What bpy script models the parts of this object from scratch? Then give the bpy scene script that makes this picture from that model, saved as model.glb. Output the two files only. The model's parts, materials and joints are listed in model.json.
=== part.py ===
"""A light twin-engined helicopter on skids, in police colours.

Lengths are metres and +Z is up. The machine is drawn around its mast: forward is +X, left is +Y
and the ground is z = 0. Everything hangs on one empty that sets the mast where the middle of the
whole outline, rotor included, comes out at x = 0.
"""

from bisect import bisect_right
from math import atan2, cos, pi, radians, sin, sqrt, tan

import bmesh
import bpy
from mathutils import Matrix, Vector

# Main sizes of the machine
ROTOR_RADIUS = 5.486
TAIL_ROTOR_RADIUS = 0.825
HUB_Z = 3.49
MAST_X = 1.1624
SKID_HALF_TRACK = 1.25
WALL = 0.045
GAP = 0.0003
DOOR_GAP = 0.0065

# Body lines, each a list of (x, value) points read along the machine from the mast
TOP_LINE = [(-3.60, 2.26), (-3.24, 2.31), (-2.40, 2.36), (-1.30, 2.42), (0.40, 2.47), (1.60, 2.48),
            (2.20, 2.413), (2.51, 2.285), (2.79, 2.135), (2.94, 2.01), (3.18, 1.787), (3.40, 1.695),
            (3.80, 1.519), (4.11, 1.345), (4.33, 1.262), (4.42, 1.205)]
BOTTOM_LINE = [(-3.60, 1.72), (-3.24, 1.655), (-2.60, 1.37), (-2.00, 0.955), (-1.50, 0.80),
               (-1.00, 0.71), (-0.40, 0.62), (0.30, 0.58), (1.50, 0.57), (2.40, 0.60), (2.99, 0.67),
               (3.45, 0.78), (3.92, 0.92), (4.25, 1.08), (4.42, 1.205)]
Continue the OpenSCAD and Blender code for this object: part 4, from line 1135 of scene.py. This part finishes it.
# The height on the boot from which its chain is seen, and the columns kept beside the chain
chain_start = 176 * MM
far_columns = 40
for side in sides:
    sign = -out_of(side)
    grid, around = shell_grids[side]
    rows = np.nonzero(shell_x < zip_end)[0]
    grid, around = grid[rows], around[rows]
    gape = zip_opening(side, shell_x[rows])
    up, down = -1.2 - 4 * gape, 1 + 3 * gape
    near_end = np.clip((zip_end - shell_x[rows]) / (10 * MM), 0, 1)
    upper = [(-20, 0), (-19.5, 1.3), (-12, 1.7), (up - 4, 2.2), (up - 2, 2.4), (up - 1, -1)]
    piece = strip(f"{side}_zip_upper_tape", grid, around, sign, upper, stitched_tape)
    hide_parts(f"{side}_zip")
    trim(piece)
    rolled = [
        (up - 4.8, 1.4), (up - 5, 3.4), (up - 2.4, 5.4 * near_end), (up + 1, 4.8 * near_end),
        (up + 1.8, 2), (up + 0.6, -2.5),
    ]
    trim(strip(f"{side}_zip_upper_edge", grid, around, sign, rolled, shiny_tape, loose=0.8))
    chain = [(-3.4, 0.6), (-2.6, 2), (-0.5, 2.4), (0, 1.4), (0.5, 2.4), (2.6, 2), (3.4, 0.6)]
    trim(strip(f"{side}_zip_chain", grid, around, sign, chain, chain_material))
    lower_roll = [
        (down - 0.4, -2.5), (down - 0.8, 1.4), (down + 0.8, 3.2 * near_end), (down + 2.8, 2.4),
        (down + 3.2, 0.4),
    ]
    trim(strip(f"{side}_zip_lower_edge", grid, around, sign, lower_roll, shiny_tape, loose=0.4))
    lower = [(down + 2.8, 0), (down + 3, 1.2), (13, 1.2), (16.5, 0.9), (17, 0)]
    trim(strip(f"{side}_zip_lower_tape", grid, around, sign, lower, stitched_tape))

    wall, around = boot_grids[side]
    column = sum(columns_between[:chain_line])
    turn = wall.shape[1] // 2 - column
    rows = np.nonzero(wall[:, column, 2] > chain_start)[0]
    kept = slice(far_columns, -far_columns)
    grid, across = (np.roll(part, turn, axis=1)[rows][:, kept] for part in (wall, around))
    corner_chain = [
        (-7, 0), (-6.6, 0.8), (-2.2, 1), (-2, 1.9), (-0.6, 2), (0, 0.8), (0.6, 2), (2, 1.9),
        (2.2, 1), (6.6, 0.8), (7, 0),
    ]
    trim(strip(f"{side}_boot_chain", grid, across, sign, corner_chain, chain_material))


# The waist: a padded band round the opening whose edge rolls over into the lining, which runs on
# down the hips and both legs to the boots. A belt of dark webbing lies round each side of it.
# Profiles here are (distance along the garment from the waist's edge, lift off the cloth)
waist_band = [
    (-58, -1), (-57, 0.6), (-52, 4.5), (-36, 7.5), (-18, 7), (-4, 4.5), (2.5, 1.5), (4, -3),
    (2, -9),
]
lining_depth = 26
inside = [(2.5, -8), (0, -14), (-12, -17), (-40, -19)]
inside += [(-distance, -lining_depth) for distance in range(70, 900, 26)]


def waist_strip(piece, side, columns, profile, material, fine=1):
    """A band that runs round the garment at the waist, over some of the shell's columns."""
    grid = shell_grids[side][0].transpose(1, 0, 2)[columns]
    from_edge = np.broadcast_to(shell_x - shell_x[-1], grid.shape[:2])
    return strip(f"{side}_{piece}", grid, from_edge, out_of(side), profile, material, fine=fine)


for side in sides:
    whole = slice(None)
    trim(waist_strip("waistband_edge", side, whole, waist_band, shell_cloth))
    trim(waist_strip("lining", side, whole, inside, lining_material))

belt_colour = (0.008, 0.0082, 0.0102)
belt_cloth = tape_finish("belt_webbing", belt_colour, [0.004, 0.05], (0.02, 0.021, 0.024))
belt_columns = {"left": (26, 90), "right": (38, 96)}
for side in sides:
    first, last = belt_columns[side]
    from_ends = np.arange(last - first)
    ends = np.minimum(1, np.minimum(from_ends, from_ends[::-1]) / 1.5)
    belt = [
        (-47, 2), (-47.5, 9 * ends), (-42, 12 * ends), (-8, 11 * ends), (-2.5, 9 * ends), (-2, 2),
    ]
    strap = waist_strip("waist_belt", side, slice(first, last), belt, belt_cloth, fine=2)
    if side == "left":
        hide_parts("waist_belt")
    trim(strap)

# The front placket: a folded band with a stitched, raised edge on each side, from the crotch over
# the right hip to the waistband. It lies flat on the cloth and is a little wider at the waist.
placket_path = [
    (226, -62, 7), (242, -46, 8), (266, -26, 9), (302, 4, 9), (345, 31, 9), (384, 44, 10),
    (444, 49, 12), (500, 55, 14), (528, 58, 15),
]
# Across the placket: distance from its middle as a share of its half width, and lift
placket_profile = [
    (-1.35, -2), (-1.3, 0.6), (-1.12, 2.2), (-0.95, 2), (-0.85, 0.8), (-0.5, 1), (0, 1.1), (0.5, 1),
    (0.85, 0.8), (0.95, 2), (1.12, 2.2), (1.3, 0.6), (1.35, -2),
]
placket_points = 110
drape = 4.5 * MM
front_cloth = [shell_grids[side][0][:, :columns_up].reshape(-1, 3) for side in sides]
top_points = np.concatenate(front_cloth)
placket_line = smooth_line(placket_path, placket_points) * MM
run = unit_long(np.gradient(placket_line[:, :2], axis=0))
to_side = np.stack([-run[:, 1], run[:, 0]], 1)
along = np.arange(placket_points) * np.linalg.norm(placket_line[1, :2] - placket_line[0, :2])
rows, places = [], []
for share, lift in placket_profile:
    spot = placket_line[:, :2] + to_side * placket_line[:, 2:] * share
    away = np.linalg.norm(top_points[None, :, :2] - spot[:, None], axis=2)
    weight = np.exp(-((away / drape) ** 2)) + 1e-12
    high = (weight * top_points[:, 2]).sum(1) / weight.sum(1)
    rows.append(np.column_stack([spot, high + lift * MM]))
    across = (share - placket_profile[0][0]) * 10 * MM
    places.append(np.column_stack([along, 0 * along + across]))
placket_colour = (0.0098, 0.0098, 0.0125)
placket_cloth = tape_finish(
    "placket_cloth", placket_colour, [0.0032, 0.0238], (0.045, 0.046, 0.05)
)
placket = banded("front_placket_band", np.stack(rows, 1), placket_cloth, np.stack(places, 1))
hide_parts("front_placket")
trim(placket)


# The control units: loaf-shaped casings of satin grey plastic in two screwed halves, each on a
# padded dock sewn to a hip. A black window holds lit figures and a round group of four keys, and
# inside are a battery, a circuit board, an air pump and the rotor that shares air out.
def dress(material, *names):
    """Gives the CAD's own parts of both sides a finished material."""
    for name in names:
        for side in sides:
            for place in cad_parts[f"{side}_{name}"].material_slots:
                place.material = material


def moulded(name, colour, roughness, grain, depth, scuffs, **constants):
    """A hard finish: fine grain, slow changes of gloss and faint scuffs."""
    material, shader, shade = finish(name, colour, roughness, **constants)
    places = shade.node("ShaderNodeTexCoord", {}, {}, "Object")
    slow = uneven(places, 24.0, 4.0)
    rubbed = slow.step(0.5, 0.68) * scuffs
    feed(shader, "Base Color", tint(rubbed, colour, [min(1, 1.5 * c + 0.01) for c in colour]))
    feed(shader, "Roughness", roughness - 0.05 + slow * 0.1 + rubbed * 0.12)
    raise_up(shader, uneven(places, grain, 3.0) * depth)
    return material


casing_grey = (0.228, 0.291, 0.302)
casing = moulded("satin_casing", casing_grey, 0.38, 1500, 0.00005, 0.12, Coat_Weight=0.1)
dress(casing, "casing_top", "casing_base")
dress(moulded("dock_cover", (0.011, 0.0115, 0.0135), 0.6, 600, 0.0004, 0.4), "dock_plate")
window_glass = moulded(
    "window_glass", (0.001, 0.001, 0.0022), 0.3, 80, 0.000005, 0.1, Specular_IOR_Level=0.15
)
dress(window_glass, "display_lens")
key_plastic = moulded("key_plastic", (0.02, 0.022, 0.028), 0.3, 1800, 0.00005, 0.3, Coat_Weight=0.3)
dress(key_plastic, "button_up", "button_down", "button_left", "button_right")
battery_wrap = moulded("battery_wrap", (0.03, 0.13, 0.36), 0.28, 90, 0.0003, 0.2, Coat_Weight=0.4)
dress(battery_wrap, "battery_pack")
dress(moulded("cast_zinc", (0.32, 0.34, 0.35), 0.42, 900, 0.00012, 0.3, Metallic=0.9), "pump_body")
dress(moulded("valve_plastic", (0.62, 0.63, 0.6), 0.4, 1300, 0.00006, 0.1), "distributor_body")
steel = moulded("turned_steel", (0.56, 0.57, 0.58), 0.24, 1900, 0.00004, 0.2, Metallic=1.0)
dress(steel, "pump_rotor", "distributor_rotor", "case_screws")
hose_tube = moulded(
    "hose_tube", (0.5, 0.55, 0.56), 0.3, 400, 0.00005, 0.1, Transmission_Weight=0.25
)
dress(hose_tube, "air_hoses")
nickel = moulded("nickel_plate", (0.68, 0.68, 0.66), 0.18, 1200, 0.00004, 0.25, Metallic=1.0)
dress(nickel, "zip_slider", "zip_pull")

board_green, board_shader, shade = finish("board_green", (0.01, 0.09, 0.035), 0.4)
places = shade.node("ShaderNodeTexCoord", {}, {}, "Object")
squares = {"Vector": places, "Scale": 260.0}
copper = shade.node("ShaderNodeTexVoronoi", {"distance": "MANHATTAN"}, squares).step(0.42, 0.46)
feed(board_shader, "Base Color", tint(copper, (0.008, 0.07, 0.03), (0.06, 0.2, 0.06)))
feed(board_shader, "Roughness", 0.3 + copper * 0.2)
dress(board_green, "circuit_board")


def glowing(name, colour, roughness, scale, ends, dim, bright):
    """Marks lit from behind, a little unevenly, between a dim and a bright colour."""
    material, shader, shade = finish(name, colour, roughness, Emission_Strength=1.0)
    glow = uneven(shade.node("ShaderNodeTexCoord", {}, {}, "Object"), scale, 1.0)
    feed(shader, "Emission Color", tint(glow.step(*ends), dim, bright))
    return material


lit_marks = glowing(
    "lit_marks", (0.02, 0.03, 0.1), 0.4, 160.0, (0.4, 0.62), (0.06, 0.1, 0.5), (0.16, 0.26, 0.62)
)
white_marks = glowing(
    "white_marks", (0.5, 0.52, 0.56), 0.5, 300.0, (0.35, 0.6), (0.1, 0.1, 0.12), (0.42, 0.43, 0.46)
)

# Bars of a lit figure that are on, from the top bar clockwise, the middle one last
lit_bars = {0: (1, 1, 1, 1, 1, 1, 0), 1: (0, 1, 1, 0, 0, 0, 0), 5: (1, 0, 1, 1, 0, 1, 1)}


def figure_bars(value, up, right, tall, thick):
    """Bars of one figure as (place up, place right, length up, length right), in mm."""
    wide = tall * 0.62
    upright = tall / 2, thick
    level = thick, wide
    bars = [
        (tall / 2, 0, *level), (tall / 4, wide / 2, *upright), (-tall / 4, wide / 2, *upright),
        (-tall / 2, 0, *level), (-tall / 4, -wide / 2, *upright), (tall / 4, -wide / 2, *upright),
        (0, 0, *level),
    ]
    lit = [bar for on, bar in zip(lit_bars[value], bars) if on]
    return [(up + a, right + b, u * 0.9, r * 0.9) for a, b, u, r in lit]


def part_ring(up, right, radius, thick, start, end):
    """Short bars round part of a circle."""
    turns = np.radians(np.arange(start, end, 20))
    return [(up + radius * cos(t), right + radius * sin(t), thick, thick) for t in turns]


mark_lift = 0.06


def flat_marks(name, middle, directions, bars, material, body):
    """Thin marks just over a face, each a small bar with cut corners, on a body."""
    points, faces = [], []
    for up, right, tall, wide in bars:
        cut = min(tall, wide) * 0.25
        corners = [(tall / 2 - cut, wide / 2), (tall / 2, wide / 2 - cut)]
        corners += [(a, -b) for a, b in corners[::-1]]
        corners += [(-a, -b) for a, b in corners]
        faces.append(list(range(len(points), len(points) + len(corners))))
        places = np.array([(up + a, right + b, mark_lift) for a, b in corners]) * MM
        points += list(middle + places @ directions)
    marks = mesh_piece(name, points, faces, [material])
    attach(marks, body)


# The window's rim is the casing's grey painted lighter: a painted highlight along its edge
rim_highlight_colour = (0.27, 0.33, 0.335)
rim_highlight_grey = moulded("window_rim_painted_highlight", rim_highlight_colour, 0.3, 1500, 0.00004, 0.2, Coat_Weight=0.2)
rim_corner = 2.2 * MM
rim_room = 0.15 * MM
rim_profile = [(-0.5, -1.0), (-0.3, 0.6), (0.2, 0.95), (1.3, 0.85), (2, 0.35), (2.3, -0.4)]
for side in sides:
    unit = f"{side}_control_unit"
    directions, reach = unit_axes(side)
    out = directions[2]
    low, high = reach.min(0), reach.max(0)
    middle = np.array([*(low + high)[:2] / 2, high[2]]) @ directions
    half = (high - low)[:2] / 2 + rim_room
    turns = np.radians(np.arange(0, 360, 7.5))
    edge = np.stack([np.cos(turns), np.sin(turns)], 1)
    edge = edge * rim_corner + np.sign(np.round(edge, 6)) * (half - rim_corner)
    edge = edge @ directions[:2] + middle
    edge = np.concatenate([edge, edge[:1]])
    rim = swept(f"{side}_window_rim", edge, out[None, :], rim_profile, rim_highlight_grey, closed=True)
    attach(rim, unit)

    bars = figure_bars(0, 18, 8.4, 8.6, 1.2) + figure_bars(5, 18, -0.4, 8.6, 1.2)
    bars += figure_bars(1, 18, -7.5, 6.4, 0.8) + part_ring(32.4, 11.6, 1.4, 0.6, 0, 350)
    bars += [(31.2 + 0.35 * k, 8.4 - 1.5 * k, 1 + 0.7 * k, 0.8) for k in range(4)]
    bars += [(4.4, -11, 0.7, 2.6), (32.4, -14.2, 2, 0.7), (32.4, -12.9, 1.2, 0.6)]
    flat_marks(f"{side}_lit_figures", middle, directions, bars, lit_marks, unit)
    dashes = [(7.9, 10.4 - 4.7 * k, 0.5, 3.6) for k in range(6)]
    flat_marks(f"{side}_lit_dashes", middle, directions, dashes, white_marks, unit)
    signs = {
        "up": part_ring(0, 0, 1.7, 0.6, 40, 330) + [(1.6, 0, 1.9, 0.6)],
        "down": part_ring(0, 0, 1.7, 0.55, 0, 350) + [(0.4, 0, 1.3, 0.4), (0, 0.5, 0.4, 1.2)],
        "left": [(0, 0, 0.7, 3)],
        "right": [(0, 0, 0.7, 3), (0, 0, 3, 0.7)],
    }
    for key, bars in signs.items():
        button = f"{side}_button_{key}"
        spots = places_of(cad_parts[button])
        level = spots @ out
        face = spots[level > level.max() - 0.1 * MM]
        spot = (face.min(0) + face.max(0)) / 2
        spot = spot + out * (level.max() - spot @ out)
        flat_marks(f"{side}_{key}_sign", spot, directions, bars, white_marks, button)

YOUR TASK >>
Start with the line that contains "for place in" and end with the line that contains "place.material = material"; give those lines again exactly, and no others.

RESULT OF THE EXERCISE >>
            for place in cad_parts[f"{side}_{name}"].material_slots:
                place.material = material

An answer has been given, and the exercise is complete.